From the cobalt in our smartphones to the coffee that jumpstarts our mornings, Africa is the silent force behind the rhythm of modern life. Yet, in global conversations about innovation, sustainability, and supply chains, the continent is too often framed not as a source, but as a market.
This is more than a misrepresentation. It’s a distortion of reality – one that perpetuates outdated hierarchies and obscures Africa’s true role in the 21st-century economy.
The Minerals That Power the Green Revolution
Take the Democratic Republic of the Congo, which holds over 60 percent of the world’s cobalt reserves. This mineral is not a luxury – it’s foundational to the batteries that power electric vehicles, renewable energy storage, and the global transition to a low-carbon future.
Without African cobalt, the green revolution would stall before it began.
Similarly, the continent supplies critical amounts of gold, tantalum, tin, and tungsten – elements essential to every smartphone, laptop, and data center. Strip away these African-sourced materials, and the digital world evaporates.
Software, apps, and AI are brilliant, but they are disembodied without the physical infrastructure built on African minerals.

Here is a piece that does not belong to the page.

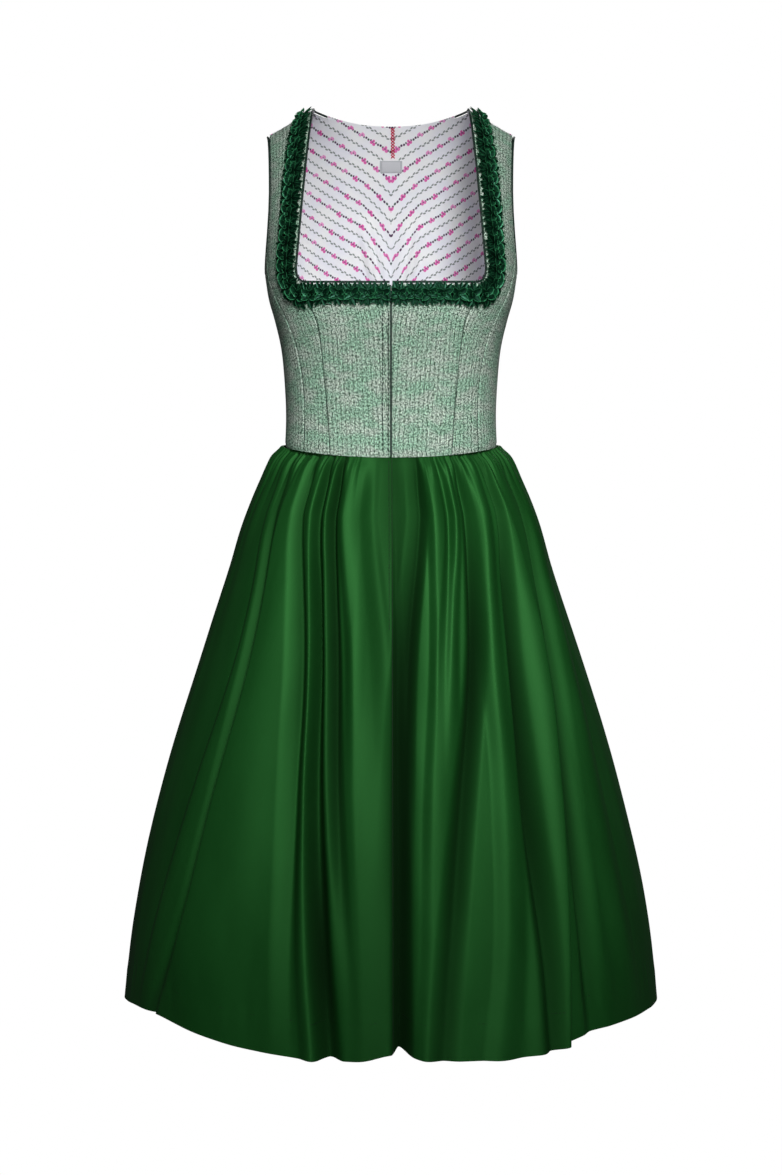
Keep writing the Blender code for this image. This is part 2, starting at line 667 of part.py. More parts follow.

We celebrate the “digital future” while ignoring its literal foundation: African soil.
The Broken Cycle of Value
Consider a solar-powered cold storage unit developed by a Ghanaian entrepreneur to reduce post-harvest losses for smallholder farmers. The innovation is practical, impactful, and locally rooted.

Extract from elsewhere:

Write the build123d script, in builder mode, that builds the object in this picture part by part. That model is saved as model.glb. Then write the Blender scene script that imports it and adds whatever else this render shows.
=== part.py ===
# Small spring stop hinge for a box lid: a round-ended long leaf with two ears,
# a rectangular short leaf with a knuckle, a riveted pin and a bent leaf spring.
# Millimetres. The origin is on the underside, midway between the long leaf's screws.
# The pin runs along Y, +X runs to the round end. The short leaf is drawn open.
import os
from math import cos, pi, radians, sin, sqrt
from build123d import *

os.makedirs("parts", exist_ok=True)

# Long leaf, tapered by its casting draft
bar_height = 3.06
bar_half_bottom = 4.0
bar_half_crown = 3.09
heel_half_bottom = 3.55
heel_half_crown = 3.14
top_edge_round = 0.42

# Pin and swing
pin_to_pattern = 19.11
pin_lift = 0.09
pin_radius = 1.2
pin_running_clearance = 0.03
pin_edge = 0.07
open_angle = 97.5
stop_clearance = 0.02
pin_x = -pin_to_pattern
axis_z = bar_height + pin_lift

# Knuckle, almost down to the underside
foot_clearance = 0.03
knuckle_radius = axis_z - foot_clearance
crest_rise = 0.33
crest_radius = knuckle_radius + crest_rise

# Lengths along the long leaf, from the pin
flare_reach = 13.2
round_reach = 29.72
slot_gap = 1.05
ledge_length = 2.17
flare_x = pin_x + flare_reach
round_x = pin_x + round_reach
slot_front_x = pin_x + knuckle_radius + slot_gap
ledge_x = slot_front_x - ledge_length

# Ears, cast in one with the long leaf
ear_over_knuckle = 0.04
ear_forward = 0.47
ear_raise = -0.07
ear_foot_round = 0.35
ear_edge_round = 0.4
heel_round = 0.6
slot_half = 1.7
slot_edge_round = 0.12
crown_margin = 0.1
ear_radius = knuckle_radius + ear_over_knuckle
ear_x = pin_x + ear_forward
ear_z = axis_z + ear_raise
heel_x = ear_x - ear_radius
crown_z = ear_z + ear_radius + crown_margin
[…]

But here’s the irony: the solar panels likely contain silicon mined in Africa, shipped to Asia for processing, manufactured into panels, and then reimported into Africa at up to ten times the cost.
This is not a supply chain. It’s a value chain – one that begins in Africa, leaves the continent, and returns only in finished form, with most of the economic benefit captured elsewhere.

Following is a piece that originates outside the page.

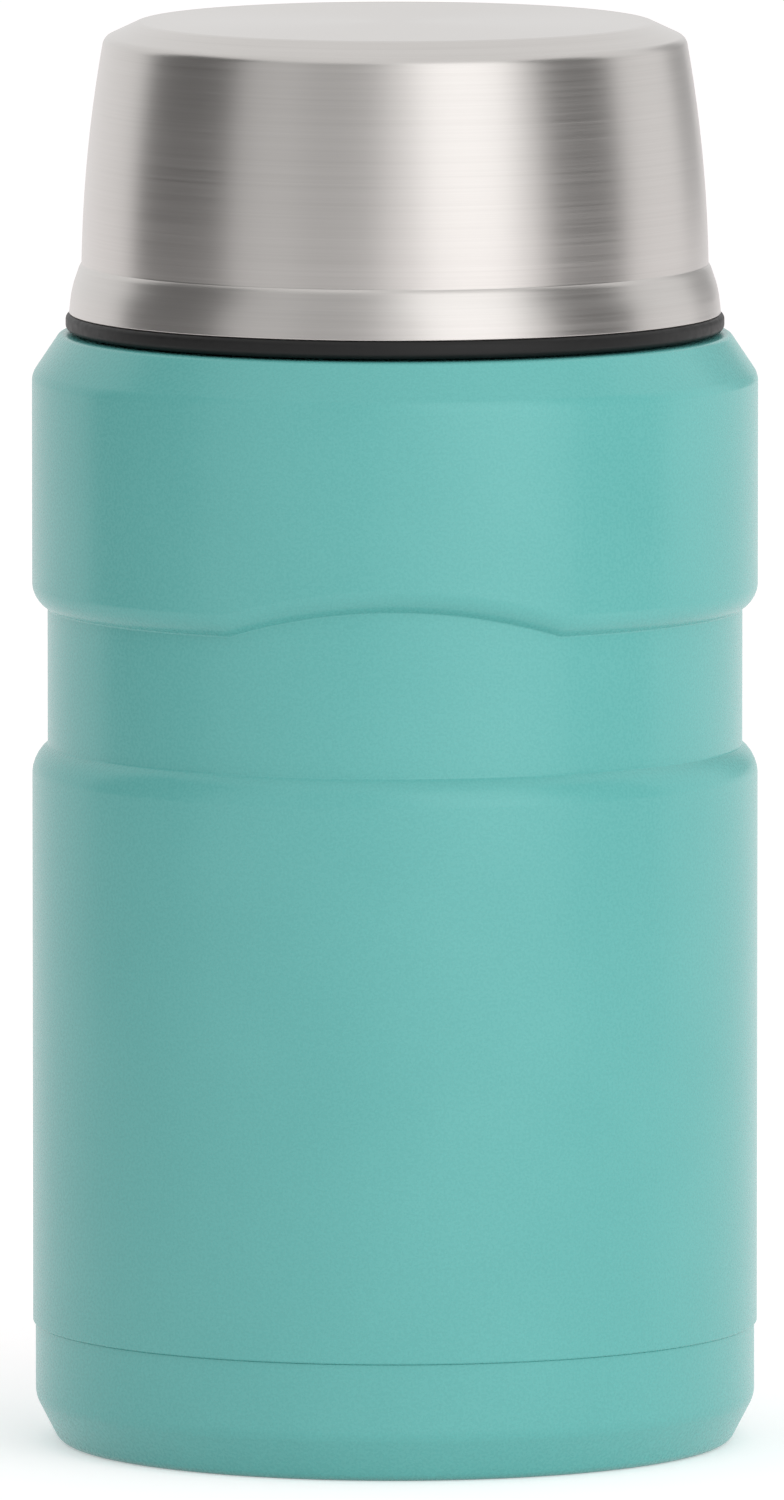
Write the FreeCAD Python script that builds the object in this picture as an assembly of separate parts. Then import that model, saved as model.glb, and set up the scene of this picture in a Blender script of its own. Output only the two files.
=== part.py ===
import FreeCAD, Part
import math
import os

# Insulated food jar, in mm, standing on z = 0 with +Z up and its front towards -Y.
# A double-walled steel vessel is closed by a screw stopper, and over it by a lid that serves as a bowl.
# Both screw joints turn on threads of the same lead, with the room for them left in the fits below.

# Body
BODY_DIAMETER = 96.8
OUTER_WALL = 0.6
SHOULDER_RISE = 5.5
SHOULDER_SETBACK = 3.7
LEDGE_CHAMFER = 0.4
UPPER_BARREL = 27.9
LOWER_BARREL = 73.8

# Waist round the middle, where a hand grips the jar, with an arch in its upper edge at the front
WAIST_HEIGHT = 18.3
WAIST_DEPTH = 2.05
UPPER_EDGE_RADIUS = 4.7
LOWER_EDGE_RADIUS = 6.0
EDGE_BREAK = 0.05
ARCH_WIDTH = 45.6
ARCH_RADIUS = 72.0
ARCH_STATIONS = 13

# Base cup, pushed over the barrel's narrowed skirt
BASE_HEIGHT = 16.0
BASE_SETBACK = 0.35
BASE_WALL = 0.65
SEAM_CHAMFER = 0.25
FOOT_RISE = 6.2
FOOT_SETBACK = 3.2
FOOT_WIDTH = 7.6
FOOT_RECESS = 1.2

# Neck and inner vessel
NECK_DIAMETER = 76.4
NECK_HEIGHT = 14.4
LIP_WIDTH = 2.9
VACUUM_SPACE = 3.15
VESSEL_WALL = 0.6
VESSEL_SHOULDER = 8.0
VESSEL_FLOOR = 11.0
VESSEL_CORNER = 6.0
SEAT_INSET = 1.9
SEAT_DEPTH = 16.1
SEAT_HEIGHT = 1.8
LIP_CHAMFER = 1.0
LIP_JOINT = 3.0

# What lies in the vacuum
BOTTOM_RIM = 4.0
SEAL_DIAMETER = 8.0
SEAL_THICKNESS = 0.9
SEAL_HOLE = 2.4
FOIL_THICKNESS = 0.2
FOIL_MARGIN = 3.0
GETTER_DIAMETER = 12.0
GETTER_THICKNESS = 1.5
GETTER_OFFSET = 14.0

# Stopper
FLANGE_INSET = 0.9
FLANGE_HEIGHT = 6.7
FLANGE_CHAMFER = 1.0
FLUTES = 18
FLUTE_RADIUS = 3.0
FLUTE_DEPTH = 0.6
THREAD_ROOM = 1.3
PLUG_WALL = 4.5
PLUG_FLOOR = 2.2
POCKET_DEPTH = 11.5
POCKET_WALL = 2.5
GRIP_WIDTH = 11.0
GRIP_ROUNDING = 2.0
POCKET_FLOOR = 2.0
GASKET_HEIGHT = 2.7
GASKET_WALL = 3.4
GASKET_LIP = 0.9
FOOT_LIP = 1.2

# Bowl lid
LID_THREAD_ROOM = 1.4
RING_PROUD = 0.45
RING_HEIGHT = 2.4
RING_CHAMFER = 0.5
RING_UPSTAND = 2.6
COLLAR_HEIGHT = 6.5
COLLAR_FLARE = 1.45
COLLAR_SWELL = 0.28
STEP = 0.2
SIDE_HEIGHT = 30.2
SIDE_TAPER = 3.0
SIDE_SWELL = 0.62
CHAMFER_HEIGHT = 2.2
CHAMFER_WIDTH = 4.7
LID_WALL = 0.5
LINER_WALL = 1.6
LINER_GAP = 0.1
LINER_CORNER = 5.0
INSULATION_THICKNESS = 2.3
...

Africa provides the raw materials, labor, and often the end-market, yet consistently sits at the lower end of the value ladder. This isn’t just inefficient – it’s inequitable.
From Commodities to Contributions
Africa is not merely a repository of resources. It is a continent of profound contributions – cultural, environmental, and economic.
The Amazon may be the world’s largest rainforest, but the Congo Basin is its lesser-known twin, storing vast amounts of carbon and stabilizing global climate systems. West Africa produces over 70 percent of the world’s cocoa.
Ethiopia is the birthplace of coffee. The Sahel holds untapped potential in solar and wind energy.
And yet, when global leaders speak of energy security or food systems, Africa is rarely seen as a leader – only a recipient.
This narrative reduces a diverse, dynamic continent to two tired tropes: poverty or potential. What’s missing is power – the power to process, to innovate, to own.
A Global Double Standard
Imagine if any other resource-rich region – say, Scandinavia or Southeast Asia – were treated this way: stripped of raw materials, excluded from value addition, and expected to buy back finished goods at premium prices. The outcry would be immediate.
Yet for Africa, this imbalance is normalized.
History echoes here. Once, empires sailed across oceans for spices and silk. Today, the quest is for lithium, rare earths, and uranium. The commodities have changed, but the extractive model remains.
The Path to Uhuru: Economic Self-Determination
In Swahili, uhuru means freedom – not just political independence, but economic sovereignty. True uhuru means African nations owning their value chains, from mine to market.
It means investing in local processing, building regional trade corridors, and ensuring that the wealth generated from African resources benefits African communities.
Some progress is underway. Rwanda is refining its own coltan.
Senegal is investing in fertilizer production from domestic phosphate. Kenya’s tech hubs are proving that innovation doesn’t need Silicon Valley to thrive.
But these efforts need global recognition – and partnership, not paternalism.
The World Is Built on Africa
The truth is inescapable: the modern world runs on African resources, African labor, and African ecosystems. The next chapter of globalization must not repeat the mistakes of the past.
Instead, it must be built on equity, transparency, and shared prosperity.
The real question is not whether Africa can rise – it already does, every day, beneath the weight of global demand. The question is: how long can the roots continue to feed the tree if the branches never look down?
The world’s future isn’t just linked to Africa. It’s built on it. It’s time we treated the engine with the respect it deserves.
Dishant Shah is a partner at Legion Exim, a company specializing in facilitating the export of high-quality engineering products directly sourced from manufacturers in India to Africa. His areas of expertise include new business development and business management.